Our response should be, among other things, that we reckon with the reality that missions is humanly impossible, and that the struggles and problems one faces underscore that fact. We need to reckon with that reality, lest we become proud when there are positive results, lest we quit when anticipated results do not materialize, and lest we forget the extent of our dependence upon Jehovah for faithful missions.

We must also remember God’s promises in connection with missions, and remember that God is willing and able to fulfill those promises for the sake of Christ. He knows that He has His sheep and lambs in this global city (Acts 18:9-10). He will gather those other sheep that yet must be brought under the rule of His grace, Spirit, and Word. Concerning His promises and commitment to them, “is anything too hard for Jehovah?” (Gen. 18:14a). No. What remains impossible for faithful missionaries to do is possible with our covenant God.

Often the work of foreign missions does not grow in grand, staggering leaps of progress. Often the work progresses slowly, with periodic setbacks; yet it is nourished and nudged forward by the still small voice of the foolishness of preaching. The work often begins in a humble way and continues in a humble way, which the Scriptures admonish us not to despise, because God has chosen the foolish things of the world to confound the wise, and God has chosen the weak things of the world to confound the things that are mighty (Zech. 4:10; I Cor. 1:27). What is the reason for that with respect to missionaries? The reason is, that no flesh should glory in His presence (I Cor. 1:29)—particularly when we observe that the Lord is using us to gather His people into the fellowship of His truth.

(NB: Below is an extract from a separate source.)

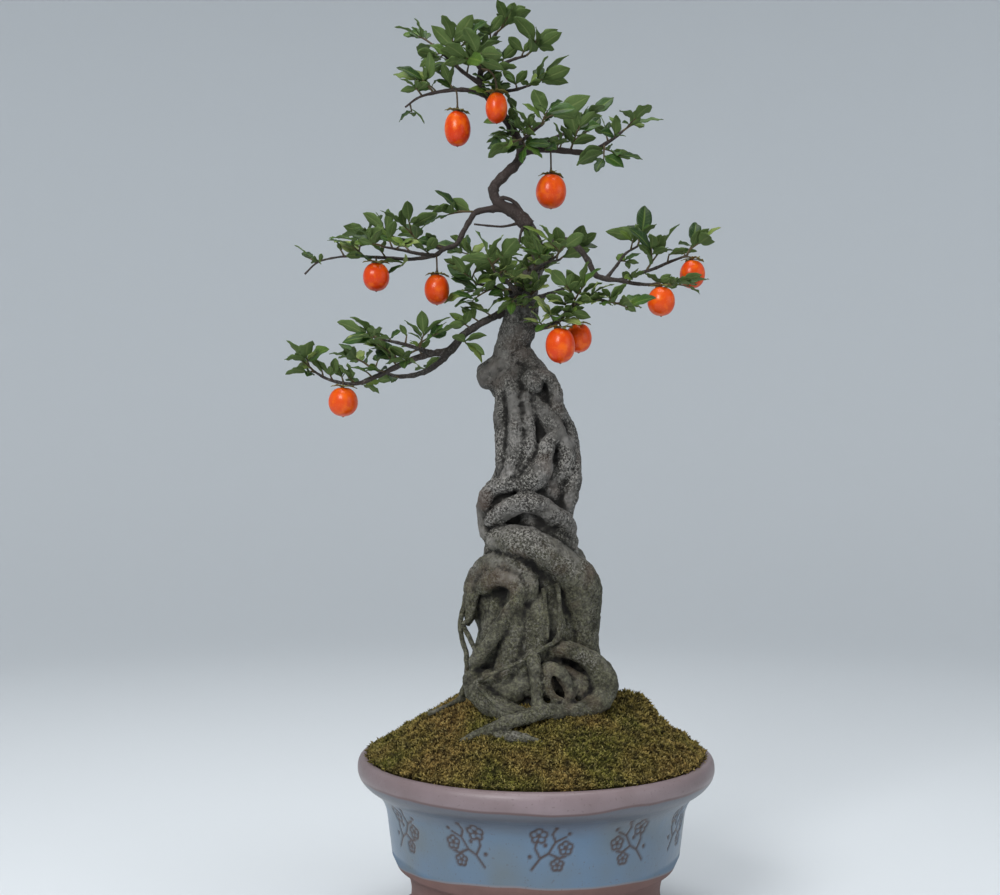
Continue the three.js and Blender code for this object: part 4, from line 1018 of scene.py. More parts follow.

The wonder-work of missions is entirely dependent upon Jehovah from beginning to end. That truth gives missionaries incentive to do their work faithfully, within their limitations, and in their particular field of labor. They have the confidence that, by His Holy Spirit, the Lord will direct the preaching where it needs to go. He will make sure that His chosen people among the nations hear His Word at the right time and place for their repentance, faith, and salvation. That encourages missionaries, and even those who support and oversee them in the mission work, to give their best efforts in the service of the Lord, not doubting the value and usefulness of their instruction, sermons, advice, discussions, decisions, and labors. It encourages missionaries to fervent trust in Christ for His indispensable blessings unto faithfulness in the service of Christ.

Even though what will remain day after day is impossible of ourselves, yet day after day missions is possible for our God in and through us. Daily He will add to His church such as should be saved (Acts 2:47b). By His grace, Jehovah will draw unto Christ His elect out of their sin and depravity from all of the different cultures and nations of the world, and create them as one body in Christ and His truth. It is possible for Him to do that through the foolishness and weakness of the preaching of His glorious Word.

What a wonder of God’s grace alone to behold!

What a blessing it is to be involved in His wonderwork!

To God alone be the glory because He makes the impossible possible!